- _Task prompt_:
Your task is to retype each line of the data below exactly.

══════════════════════════════

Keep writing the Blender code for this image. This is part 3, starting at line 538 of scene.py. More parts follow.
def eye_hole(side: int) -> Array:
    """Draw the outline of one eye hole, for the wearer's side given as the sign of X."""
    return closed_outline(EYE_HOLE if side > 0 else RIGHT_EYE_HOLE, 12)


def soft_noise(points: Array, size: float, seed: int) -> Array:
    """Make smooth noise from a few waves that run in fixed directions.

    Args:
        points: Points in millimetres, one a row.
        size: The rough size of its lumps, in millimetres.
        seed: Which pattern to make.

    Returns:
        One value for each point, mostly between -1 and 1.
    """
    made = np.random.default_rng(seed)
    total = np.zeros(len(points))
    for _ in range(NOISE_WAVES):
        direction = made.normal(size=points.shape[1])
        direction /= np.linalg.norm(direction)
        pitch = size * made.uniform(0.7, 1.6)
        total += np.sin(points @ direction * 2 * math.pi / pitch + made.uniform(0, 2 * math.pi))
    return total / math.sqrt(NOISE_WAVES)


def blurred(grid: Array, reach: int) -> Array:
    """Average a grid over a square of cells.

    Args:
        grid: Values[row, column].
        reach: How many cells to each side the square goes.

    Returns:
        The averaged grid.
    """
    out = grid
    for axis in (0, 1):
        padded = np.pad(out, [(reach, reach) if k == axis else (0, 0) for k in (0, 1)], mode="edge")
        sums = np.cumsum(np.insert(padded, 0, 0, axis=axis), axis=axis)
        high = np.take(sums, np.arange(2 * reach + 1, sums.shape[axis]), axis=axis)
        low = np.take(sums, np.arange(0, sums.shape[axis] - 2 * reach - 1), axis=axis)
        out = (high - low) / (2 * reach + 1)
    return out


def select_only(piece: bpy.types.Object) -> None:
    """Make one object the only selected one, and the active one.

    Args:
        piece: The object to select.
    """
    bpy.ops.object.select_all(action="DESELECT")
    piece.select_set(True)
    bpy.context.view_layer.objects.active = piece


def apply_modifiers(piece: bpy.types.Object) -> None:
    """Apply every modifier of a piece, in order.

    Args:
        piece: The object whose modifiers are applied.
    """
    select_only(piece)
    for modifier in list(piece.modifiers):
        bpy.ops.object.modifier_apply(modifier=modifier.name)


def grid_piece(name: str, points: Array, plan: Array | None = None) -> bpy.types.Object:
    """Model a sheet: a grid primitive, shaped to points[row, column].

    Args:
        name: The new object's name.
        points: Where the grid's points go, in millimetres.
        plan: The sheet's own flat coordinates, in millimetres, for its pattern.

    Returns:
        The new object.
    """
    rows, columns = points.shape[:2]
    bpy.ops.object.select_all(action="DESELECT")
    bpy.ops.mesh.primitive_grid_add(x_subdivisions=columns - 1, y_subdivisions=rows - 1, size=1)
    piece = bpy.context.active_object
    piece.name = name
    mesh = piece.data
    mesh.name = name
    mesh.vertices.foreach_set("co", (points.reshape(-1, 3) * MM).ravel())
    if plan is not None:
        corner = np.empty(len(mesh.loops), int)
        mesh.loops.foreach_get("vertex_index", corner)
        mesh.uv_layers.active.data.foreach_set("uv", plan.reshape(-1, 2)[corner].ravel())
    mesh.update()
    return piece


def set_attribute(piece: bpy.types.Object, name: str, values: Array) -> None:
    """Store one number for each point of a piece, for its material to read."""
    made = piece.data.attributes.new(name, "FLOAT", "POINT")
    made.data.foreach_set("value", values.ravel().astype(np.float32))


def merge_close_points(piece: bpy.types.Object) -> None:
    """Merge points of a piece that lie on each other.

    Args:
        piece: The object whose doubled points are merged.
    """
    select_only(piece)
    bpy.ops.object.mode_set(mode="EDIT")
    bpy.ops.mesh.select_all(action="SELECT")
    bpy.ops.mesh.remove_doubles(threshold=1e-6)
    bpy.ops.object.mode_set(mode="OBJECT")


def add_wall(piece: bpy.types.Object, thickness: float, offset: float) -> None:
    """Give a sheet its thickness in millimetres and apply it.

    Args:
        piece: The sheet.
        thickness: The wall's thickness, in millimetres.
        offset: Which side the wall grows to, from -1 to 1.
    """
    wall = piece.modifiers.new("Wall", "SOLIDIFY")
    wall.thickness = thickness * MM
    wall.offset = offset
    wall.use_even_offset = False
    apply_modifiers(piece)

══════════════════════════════

- _Problem solution_:
Keep writing the Blender code for this image. This is part 3, starting at line 538 of scene.py. More parts follow.
def eye_hole(side: int) -> Array:
    """Draw the outline of one eye hole, for the wearer's side given as the sign of X."""
    return closed_outline(EYE_HOLE if side > 0 else RIGHT_EYE_HOLE, 12)


def soft_noise(points: Array, size: float, seed: int) -> Array:
    """Make smooth noise from a few waves that run in fixed directions.

    Args:
        points: Points in millimetres, one a row.
        size: The rough size of its lumps, in millimetres.
        seed: Which pattern to make.

    Returns:
        One value for each point, mostly between -1 and 1.
    """
    made = np.random.default_rng(seed)
    total = np.zeros(len(points))
    for _ in range(NOISE_WAVES):
        direction = made.normal(size=points.shape[1])
        direction /= np.linalg.norm(direction)
        pitch = size * made.uniform(0.7, 1.6)
        total += np.sin(points @ direction * 2 * math.pi / pitch + made.uniform(0, 2 * math.pi))
    return total / math.sqrt(NOISE_WAVES)


def blurred(grid: Array, reach: int) -> Array:
    """Average a grid over a square of cells.

    Args:
        grid: Values[row, column].
        reach: How many cells to each side the square goes.

    Returns:
        The averaged grid.
    """
    out = grid
    for axis in (0, 1):
        padded = np.pad(out, [(reach, reach) if k == axis else (0, 0) for k in (0, 1)], mode="edge")
        sums = np.cumsum(np.insert(padded, 0, 0, axis=axis), axis=axis)
        high = np.take(sums, np.arange(2 * reach + 1, sums.shape[axis]), axis=axis)
        low = np.take(sums, np.arange(0, sums.shape[axis] - 2 * reach - 1), axis=axis)
        out = (high - low) / (2 * reach + 1)
    return out


def select_only(piece: bpy.types.Object) -> None:
    """Make one object the only selected one, and the active one.

    Args:
        piece: The object to select.
    """
    bpy.ops.object.select_all(action="DESELECT")
    piece.select_set(True)
    bpy.context.view_layer.objects.active = piece


def apply_modifiers(piece: bpy.types.Object) -> None:
    """Apply every modifier of a piece, in order.

    Args:
        piece: The object whose modifiers are applied.
    """
    select_only(piece)
    for modifier in list(piece.modifiers):
        bpy.ops.object.modifier_apply(modifier=modifier.name)


def grid_piece(name: str, points: Array, plan: Array | None = None) -> bpy.types.Object:
    """Model a sheet: a grid primitive, shaped to points[row, column].

    Args:
        name: The new object's name.
        points: Where the grid's points go, in millimetres.
        plan: The sheet's own flat coordinates, in millimetres, for its pattern.

    Returns:
        The new object.
    """
    rows, columns = points.shape[:2]
    bpy.ops.object.select_all(action="DESELECT")
    bpy.ops.mesh.primitive_grid_add(x_subdivisions=columns - 1, y_subdivisions=rows - 1, size=1)
    piece = bpy.context.active_object
    piece.name = name
    mesh = piece.data
    mesh.name = name
    mesh.vertices.foreach_set("co", (points.reshape(-1, 3) * MM).ravel())
    if plan is not None:
        corner = np.empty(len(mesh.loops), int)
        mesh.loops.foreach_get("vertex_index", corner)
        mesh.uv_layers.active.data.foreach_set("uv", plan.reshape(-1, 2)[corner].ravel())
    mesh.update()
    return piece


def set_attribute(piece: bpy.types.Object, name: str, values: Array) -> None:
    """Store one number for each point of a piece, for its material to read."""
    made = piece.data.attributes.new(name, "FLOAT", "POINT")
    made.data.foreach_set("value", values.ravel().astype(np.float32))


def merge_close_points(piece: bpy.types.Object) -> None:
    """Merge points of a piece that lie on each other.

    Args:
        piece: The object whose doubled points are merged.
    """
    select_only(piece)
    bpy.ops.object.mode_set(mode="EDIT")
    bpy.ops.mesh.select_all(action="SELECT")
    bpy.ops.mesh.remove_doubles(threshold=1e-6)
    bpy.ops.object.mode_set(mode="OBJECT")


def add_wall(piece: bpy.types.Object, thickness: float, offset: float) -> None:
    """Give a sheet its thickness in millimetres and apply it.

    Args:
        piece: The sheet.
        thickness: The wall's thickness, in millimetres.
        offset: Which side the wall grows to, from -1 to 1.
    """
    wall = piece.modifiers.new("Wall", "SOLIDIFY")
    wall.thickness = thickness * MM
    wall.offset = offset
    wall.use_even_offset = False
    apply_modifiers(piece)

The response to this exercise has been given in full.